I think that was part of the logic of the penal colonies. Was better than getting locked up, although I think a lot of people wound up getting deported to penal colonies on whims. Like getting deported for not being able to pay a debt, or for political agitation, or just press ganged onto the boat to make up the numbers
You’d think Clinton would have thunk that whole crime bill through more thoroughly.
I just think the crime needs to be worse to sentence a person to prison for half their natural life. None of his prior convictions were of the violent nature. He was an addict that made horrible decisions under addiction. He deserves to pay for his crime, but come on. Almost 40 years? No way. This kind of sentence should be reserved for the worst crimes in society like murder or rape. Murders and rapists don’t even get 40 years.

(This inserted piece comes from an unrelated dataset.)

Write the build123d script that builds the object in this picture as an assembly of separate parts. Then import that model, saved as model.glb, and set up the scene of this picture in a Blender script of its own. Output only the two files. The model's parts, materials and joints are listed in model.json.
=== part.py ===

This guy robbed $50 and got the same sentence, but will be freed. What are differences between them?
Alabama has had a habitual felon statute for serious and violent felons since 1977, providing for up to life imprisonment, and includes a mandatory life sentence without parole for three or more felony convictions for any crime and one of those convictions were for any offense classified as a Class A Felony (10–99 years or life).
US people may not have much time to interven in other countries justice.
The differences could be innumerable. The wording in the sentencing judgment by the judge, the community’s and all the victim family’s interactions in any parole hearings, how the prisoner behaves before the parole board, etc.
The US is a big place with lots of legal jurisdictions. If you choose to lead a life of crime then you’re embarking on a crap shoot the size and stakes of which you may well not realize at the time. Alas.
I do not agree with many attempts by the US to intervene in the justice system of other countries. I think China’s criminal system is an abomination, but there’s not much we in the US can do about it aside from marginally. This is true for most nations not in the Western hemisphere … and even then I think most nations there know more about what kinds of justice work for them than we do most of the time.